Monaco isn’t a football town.
Forget about their team: the one that has been bankrolled to the edge of glory and the heights of cynicism by the Principality’s royals over the decades.
Despite the world class players who have plied their trade on their doorstep, the beautiful people of Monte Carlo don’t give a monkeys about the beautiful game.
Their game is money.
Walking – or should I say hiking – around this mega-rich, cliffside enclave for the day is like going to the zoo in reverse.
The visitors are the ones really in cages, while the locals careen around the glittering plains of rampant consumerism, Louboutins pressed to the pedals of their Porsches with the kind of abandon only supercharged financial muscle can muster.
The truth is, for the average punter, Monaco is only a place worth visiting if you enjoy climbing hundreds of stairs to places you can’t afford to go into.
Head 20-odd miles west along the Cote d’Azur and it’s a different story.
Nice is home to one of France’s most formidable, albeit not its most storied, teams.
Their stadium, the impressive Allianz Riviera, is where Scotland will kick off their Women’s World Cup campaign.
It’s a relatively new ground, but it already has something Monaco’s Stade Louis II will never possess – soul.

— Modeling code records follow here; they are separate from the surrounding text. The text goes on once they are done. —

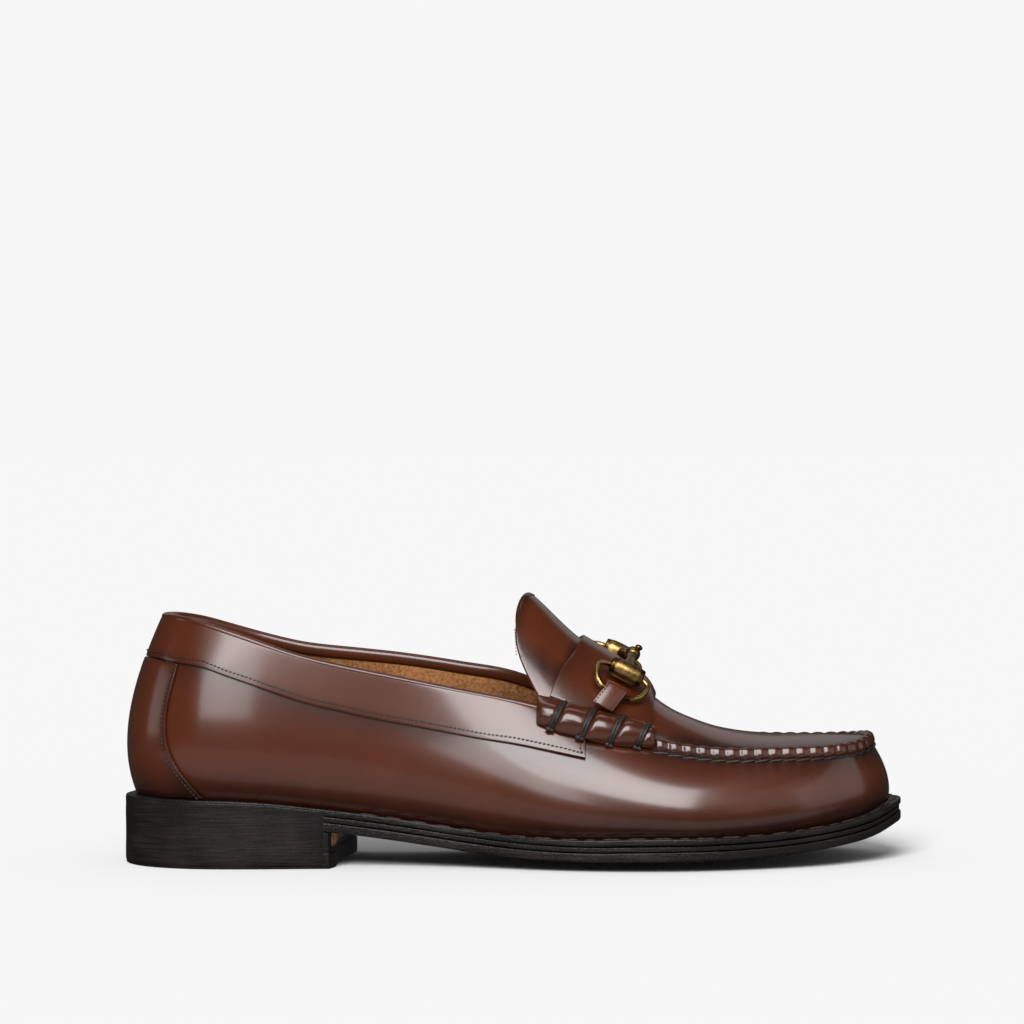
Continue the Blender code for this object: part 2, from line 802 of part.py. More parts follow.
BIT_PLACES = {
    # side: along and height share of the barrel, then of the ring's outer bar
    -1: (0.636, 1.440, 0.622, 1.240),
    1: (0.628, 1.565, 0.614, 1.285),
}
LINK_AT = (0.641, 1.910)


def on_saddle(along, v, side, lift):
    """A point above the saddle's outer face."""
    return skin(turn_at(along, side), v, saddle_lift(along, v) + SADDLE_THICK + lift)


def bit_frame(side):
    """Middle of the barrel, the direction of its axis, and the directions across and off the ring."""
    along, v, far_along, far_v = BIT_PLACES[side]
    barrel_lift = 4 * FIT_GAP + BARREL_RADIUS
    bar_lift = TAB_CLEAR + TAB_THICK + RING_WIRE + TAB_SLACK
    centre = on_saddle(along, v, side, barrel_lift)
    axis = on_saddle(along + 0.016, v, side, barrel_lift) - on_saddle(along - 0.016, v, side, barrel_lift)
    axis.normalize()
    across = on_saddle(far_along, far_v, side, bar_lift) - centre
    across -= across.dot(axis) * axis
    across.normalize()
    off = axis.cross(across) * -side
    return centre, axis, across, off


def wire(name, points, radius, closed, sides=1):
    """A round wire through the points, as a mesh."""
    curve = bpy.data.curves.new(name, "CURVE")
    curve.dimensions = "3D"
    curve.bevel_depth = radius
    curve.bevel_resolution = sides
    curve.use_fill_caps = not closed
    spline = curve.splines.new("POLY")
    spline.points.add(len(points) - 1)
    for knot, point in zip(spline.points, points):
        knot.co = (*point, 1.0)
    spline.use_cyclic_u = closed
    holder = bpy.data.objects.new(name, curve)
    SHOE.objects.link(holder)
    mesh = bpy.data.meshes.new_from_object(holder.evaluated_get(bpy.context.evaluated_depsgraph_get()))
    bpy.data.objects.remove(holder)
    shape = bmesh.new()
    shape.from_mesh(mesh)
    bpy.data.meshes.remove(mesh)
    weld(shape)
    face_outwards(shape)
    return mesh_from(shape, name)


def make_ring(name, side):
    """A D-shaped ring: its straight bar runs through the barrel."""
    centre, axis, across, off = bit_frame(side)
    half, corner = RING_LENGTH / 2, RING_CORNER
    flat = []
    for i in range(5):
        angle = -pi / 2 + pi / 2 * i / 4
        flat.append((half - corner + corner * cos(angle), corner + corner * sin(angle)))
    for i in range(1, 16):
        angle = pi * i / 16
        squared = abs(cos(angle)) ** RING_SQUARE * (1 if angle < pi / 2 else -1)
        flat.append((half * squared, corner + (RING_REACH - corner) * sin(angle) ** RING_SQUARE))
    for i in range(5):
        angle = pi + pi / 2 * i / 4
        flat.append((corner - half + corner * cos(angle), corner + corner * sin(angle)))
    points = [centre + a * axis + b * across for a, b in flat]
    return add_piece(name, wire(name, points, RING_WIRE, True), ANTIQUE_BRASS)


def turned(profile, bore, sides=12):
    """A turned sleeve about Z: the outer profile as height and radius, and a plain bore."""
    shape = bmesh.new()
    loops = [(height, radius) for height, radius in profile]
    loops += [(profile[-1][0], bore), (profile[0][0], bore)]
    rings = []
    for height, radius in loops:
        rings.append([shape.verts.new((radius * cos(2 * pi * i / sides), radius * sin(2 * pi * i / sides),
                                       height)) for i in range(sides)])
    for near, far in zip(rings, rings[1:] + rings[:1]):
        for i in range(sides):
            j = (i + 1) % sides
            shape.faces.new((near[i], near[j], far[j], far[i]))
    face_outwards(shape)
    return shape


BARREL_PROFILE = [(-0.50, 0.62), (-0.46, 0.80), (-0.30, 0.95), (0.0, 1.0), (0.30, 0.95), (0.46, 0.80), (0.50, 0.62)]


def make_barrel(name, side):
    """The sleeve on the ring's bar, in one with the arm that reaches to the middle link."""
    centre, axis, across, off = bit_frame(side)
    profile = [(h * BARREL_LENGTH, r * BARREL_RADIUS) for h, r in BARREL_PROFILE]
    shape = turned(profile, RING_WIRE + FIT_GAP)
    turn = Matrix((across, off, axis)).transposed().to_4x4()
    bmesh.ops.transform(shape, matrix=Matrix.Translation(centre) @ turn, verts=shape.verts)
    face_outwards(shape)
    barrel = add_piece(name, mesh_from(shape, name), ANTIQUE_BRASS)
    link = link_point()
    start = centre - across * (RING_WIRE + 0.0016) + 0.0006 * off
    towards = (link - start).normalized()
    end = link - towards * (LINK_RADIUS + FIT_GAP)
    bow = 0.0014 * off
    points = [start.lerp(end, i / 6) + bow * sin(pi * i / 6) for i in range(7)]
    arm = bpy.data.objects.new(name + "_arm", wire(name + "_arm", points, ARM_RADIUS, False))
    CUTTERS.objects.link(arm)
    arm.hide_render = True
    arm.display_type = "WIRE"
    union = barrel.modifiers.new("arm", "BOOLEAN")
    union.operation = "UNION"
    union.object = arm
    return barrel


def link_point():
    return on_saddle(LINK_AT[0], LINK_AT[1], -1, LINK_RADIUS + FIT_GAP)


def make_link():
    """The knuckle between the two arms."""
    shape = bmesh.new()
    bmesh.ops.create_uvsphere(shape, u_segments=12, v_segments=8, radius=LINK_RADIUS)
    bmesh.ops.transform(shape, matrix=Matrix.Translation(link_point()), verts=shape.verts)
    return add_piece("bit_link", mesh_from(shape, "bit_link"), ANTIQUE_BRASS)


def tab_outline(angle, outside):
    """The tab seen from its side: a round eye that runs out into two layers laid together."""
    away = angle if angle <= pi else angle - 2 * pi
    leave = pi / 3
    if abs(away) > leave - 0.01:
        return outside * cos(away), outside * sin(away)
    way = 0 if abs(away) < 0.01 else 1 if away > 0 else -1
    run = min(1.0, 1.5 * (1 - abs(away) / leave))
    near_x, near_y = outside * cos(leave), way * outside * sin(leave)
    far_x, far_y = TAB_LENGTH, way * TAB_THICK / 2 - TAB_DROP
    return near_x + (far_x - near_x) * run, near_y + (far_y - near_y) * run


def make_tab(name, side):
    """The leather tab folded round the ring's outer bar and held under the roll."""
    centre, axis, across, off = bit_frame(side)
    bar = centre + (RING_REACH - TAB_SLACK / 2) * across
    eye = RING_WIRE + FIT_GAP + TAB_SLACK
    outside = eye + TAB_THICK
    loops = []
    for shift in (-TAB_WIDTH / 2, TAB_WIDTH / 2):
        outer, inner = [], []
        for i in range(18):
            angle = 2 * pi * i / 18
            inner.append((eye * cos(angle), eye * sin(angle)))
            outer.append(tab_outline(angle, outside))
        for flat in (outer, inner):
            loops.append([bar + (shift + TAB_SHIFT) * axis + a * across + b * off for a, b in flat])
    shape = bmesh.new()
    rings = [[shape.verts.new(point) for point in loop] for loop in (loops[0], loops[1], loops[3], loops[2])]
    for near, far in zip(rings, rings[1:] + rings[:1]):
        for i in range(len(near)):
            j = (i + 1) % len(near)
            shape.faces.new((near[i], near[j], far[j], far[i]))
    face_outwards(shape)
    return add_piece(name, mesh_from(shape, name), BROWN_LEATHER)


# Start of the model

OUTLINE_CURVE = outline_curve()
RIM_CURVE = rim_curve()

clear_scene()
SHOE = new_collection("bit_loafer")
CUTTERS = new_collection("joining_forms")
make_outsole()
make_midsole()
make_welt()
make_heel()
make_insole()
make_upper()
make_tongue()
make_collar_band()
make_counter()
make_saddle()
make_roll("beefroll_lateral", -1)
make_roll("beefroll_medial", 1)
make_seam()
for hand, way in (("lateral", -1), ("medial", 1)):
    make_ring("bit_ring_" + hand, way)
    make_barrel("bit_barrel_" + hand, way)
    make_tab("bit_tab_" + hand, way)
make_link()
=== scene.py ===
# Bit loafer, right shoe, dressed piece by piece in the order in which such a shoe is put together.
from math import cos, exp, pi, radians, sin

import bmesh
import bpy
import numpy as np
from mathutils import Matrix, Vector
from mathutils.bvhtree import BVHTree
from mathutils.kdtree import KDTree


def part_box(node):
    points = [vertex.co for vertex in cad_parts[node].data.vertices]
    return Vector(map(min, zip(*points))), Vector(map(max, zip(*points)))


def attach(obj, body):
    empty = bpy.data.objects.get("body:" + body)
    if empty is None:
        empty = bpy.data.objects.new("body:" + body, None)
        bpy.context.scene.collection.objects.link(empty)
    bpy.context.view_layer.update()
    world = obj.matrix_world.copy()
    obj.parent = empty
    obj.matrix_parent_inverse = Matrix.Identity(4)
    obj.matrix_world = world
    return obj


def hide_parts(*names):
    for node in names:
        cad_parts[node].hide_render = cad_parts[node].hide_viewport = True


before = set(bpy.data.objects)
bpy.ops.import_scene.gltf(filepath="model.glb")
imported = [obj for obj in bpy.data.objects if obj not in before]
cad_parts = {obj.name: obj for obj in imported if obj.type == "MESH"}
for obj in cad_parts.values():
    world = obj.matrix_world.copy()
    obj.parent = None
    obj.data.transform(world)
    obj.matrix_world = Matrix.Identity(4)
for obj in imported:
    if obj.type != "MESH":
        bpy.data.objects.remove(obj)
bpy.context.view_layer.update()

# Studio
# A level view of the lateral side through a long lens, on a pale floor. A large soft panel hangs
# high in front, with a lower one beside it; weaker ones stand behind and at the ends, and the
# floor shines up from below.
CAMERA_PLACE = (0.0000, -1.498, 0.168)
CAMERA_DOWN = radians(1.27)
CAMERA_ROLL = radians(0.3)
CAMERA_LENS = 135.84
PANELS = [
    # name, place, aimed at, width, height, strength
    ("key_panel", (-0.08, -1.06, 1.04), (0.02, 0.0, 0.04), 1.18, 0.85, 23.0),
    ("waist_panel", (-0.42, -1.00, 0.42), (-0.03, 0.0, 0.04), 0.44, 0.34, 1.7),
    ("toe_panel", (0.85, -0.85, 0.62), (0.08, 0.0, 0.04), 0.60, 0.70, 0.5),
    ("top_panel", (0.0, 0.30, 1.30), (0.0, 0.0, 0.05), 1.00, 0.25, 1.2),
    ("back_panel", (0.05, 1.20, 0.55), (0.0, 0.0, 0.05), 1.60, 0.55, 0.7),
    ("left_panel", (-1.15, -0.15, 0.25), (0.0, 0.0, 0.05), 0.35, 0.40, 0.4),
    ("right_panel", (1.15, -0.35, 0.40), (0.1, 0.0, 0.05), 0.90, 0.70, 1.3),
    ("floor_bounce", (0.0, -0.28, 0.002), (0.0, -0.27, 0.2), 1.00, 0.36, 0.40),
]
SUN_STRENGTH = 3.95
SUN_LEAN = (radians(52), radians(-16), 0.0)
SUN_SPREAD = radians(30)
ROOM_SEEN = 0.93
ROOM_MIRRORED = 0.035
ROOM_SPREAD = 0.36
FLOOR_PALE = (0.844, 0.844, 0.844, 1)

scene = bpy.context.scene
scene.view_settings.view_transform = "Standard"

camera_data = bpy.data.cameras.new("camera")
camera_data.lens = CAMERA_LENS
camera_data.sensor_width = 36.0
camera_data.clip_end = 50.0
camera = bpy.data.objects.new("camera", camera_data)
camera.location = CAMERA_PLACE
camera.rotation_euler = (radians(90) - CAMERA_DOWN, CAMERA_ROLL, 0.0)
scene.collection.objects.link(camera)
scene.camera = camera

shoe_lit = bpy.data.collections.new("lit_by_panels")
floor_lit = bpy.data.collections.new("lit_by_overhead")


def add_panel(name, place, aim, width, height, strength):
    """A soft rectangular light that shines on the shoe alone, so that the floor stays even."""
    light = bpy.data.lights.new(name, "AREA")
    light.shape = "RECTANGLE"
    light.size, light.size_y = width, height
    light.energy = strength
    panel = bpy.data.objects.new(name, light)
    panel.location = place
    panel.rotation_euler = (Vector(aim) - Vector(place)).to_track_quat("-Z", "Y").to_euler()
    panel.light_linking.receiver_collection = shoe_lit
    scene.collection.objects.link(panel)


for row in PANELS:
    add_panel(*row)

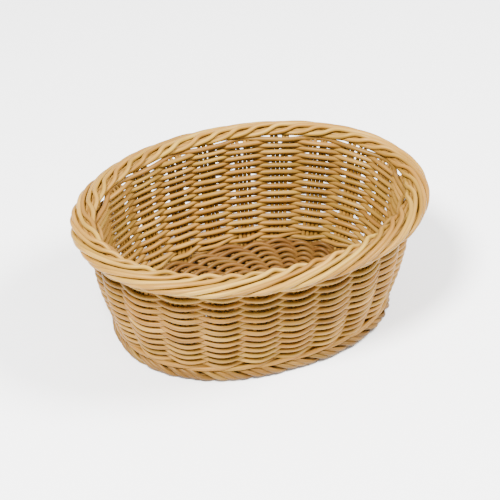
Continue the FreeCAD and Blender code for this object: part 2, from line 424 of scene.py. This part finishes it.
def cane(name, colours, roughness):
    """Peeled cane: a tone per rod, long fibre streaks, blotches, and a soft gloss."""
    material = bpy.data.materials.new(name)
    material.use_nodes = True
    tree = material.node_tree
    tree.nodes.clear()
    new, join = tree.nodes.new, tree.links.new
    grain = new("ShaderNodeAttribute")
    grain.attribute_name = "grain"
    tone = new("ShaderNodeAttribute")
    tone.attribute_name = "tone"

    def noise(scale, detail, rough=0.5):
        """Noise over the grain coordinates, stretched along the rod."""
        stretched = new("ShaderNodeVectorMath")
        stretched.operation = "MULTIPLY"
        stretched.inputs[1].default_value = scale
        join(grain.outputs["Vector"], stretched.inputs[0])
        node = new("ShaderNodeTexNoise")
        node.inputs["Scale"].default_value = 1.0
        node.inputs["Detail"].default_value = detail
        node.inputs["Roughness"].default_value = rough
        join(stretched.outputs[0], node.inputs["Vector"])
        return node.outputs["Fac"]

    def ramp(value, stops):
        node = new("ShaderNodeValToRGB")
        join(value, node.inputs[0])
        elements = node.color_ramp.elements
        while len(elements) < len(stops):
            elements.new(0.5)
        for element, (place, colour) in zip(elements, stops):
            element.position = place
            element.color = colour
        return node.outputs["Color"]

    def multiply(first, second):
        node = new("ShaderNodeMix")
        node.data_type = "RGBA"
        node.blend_type = "MULTIPLY"
        node.inputs["Factor"].default_value = 1.0
        join(first, node.inputs["A"])
        join(second, node.inputs["B"])
        return node.outputs["Result"]

    fibres = noise(FIBRE_SCALE, detail=4.0, rough=0.6)
    blotches = noise(BLOTCH_SCALE, detail=2.0)
    hue = noise(HUE_SCALE, detail=1.0)

    pale, body, warm = colours
    base = ramp(tone.outputs["Fac"], [(0.0, warm), (0.35, body), (0.7, body), (1.0, pale)])
    base = multiply(base, ramp(blotches, BLOTCH_TINTS))
    base = multiply(base, ramp(fibres, FIBRE_TINTS))
    base = multiply(base, ramp(hue, HUE_TINTS))

    shader = new("ShaderNodeBsdfPrincipled")
    join(base, shader.inputs["Base Color"])
    gloss = new("ShaderNodeMapRange")
    gloss.inputs["To Min"].default_value = roughness - ROUGHNESS_BELOW
    gloss.inputs["To Max"].default_value = roughness + ROUGHNESS_ABOVE
    join(fibres, gloss.inputs["Value"])
    join(gloss.outputs["Result"], shader.inputs["Roughness"])
    shader.inputs["Specular IOR Level"].default_value = SPECULAR_LEVEL
    shader.inputs["Specular Tint"].default_value = SPECULAR_TINT
    shader.inputs["Coat Weight"].default_value = COAT_WEIGHT
    shader.inputs["Coat Roughness"].default_value = COAT_ROUGHNESS

    bump = new("ShaderNodeBump")
    bump.inputs["Strength"].default_value = BUMP_STRENGTH
    bump.inputs["Distance"].default_value = BUMP_DISTANCE
    join(fibres, bump.inputs["Height"])
    join(bump.outputs["Normal"], shader.inputs["Normal"])

    output = new("ShaderNodeOutputMaterial")
    join(shader.outputs["BSDF"], output.inputs["Surface"])
    return material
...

The Scottish players will feel it when they take the field on Sunday.
So will the English.
Their coach, former Manchester United and Everton man, Phil Neville, tried to forge a unique spirit in his own camp by taking his players off to a pre-World Cup, Royal Marines boot camp.
And if the vibe in the Scotland camp today is anything to go by, Neville’s Lionesses will need to use everything they learned with the Commandos this weekend.
Don’t get the wrong idea – the Scots aren’t charging around the training ground with teeth bared before retiring to their hotel to waterboard each other into psychosis.
Nope. The mood at their beachfront, Nice hotel today was relaxed.
But that’s what confidence gives you – and its value shouldn’t be underestimated.
Come Sunday, Shelley Kerr will make sure her players have their war paint on.
For the time being, however, there’s no need.
Up the road in the city’s main square, Place Massena, families, tourists and shoppers tend to mingle long into the evening.
Come midnight, happy kids and their merry parents still occupy the tables of the countless outdoor bars and restaurants in the Old Town.
It’s as if nobody wants to go home.
Put Scotland firmly into that camp with them.
And while you’re at it, stick me there too.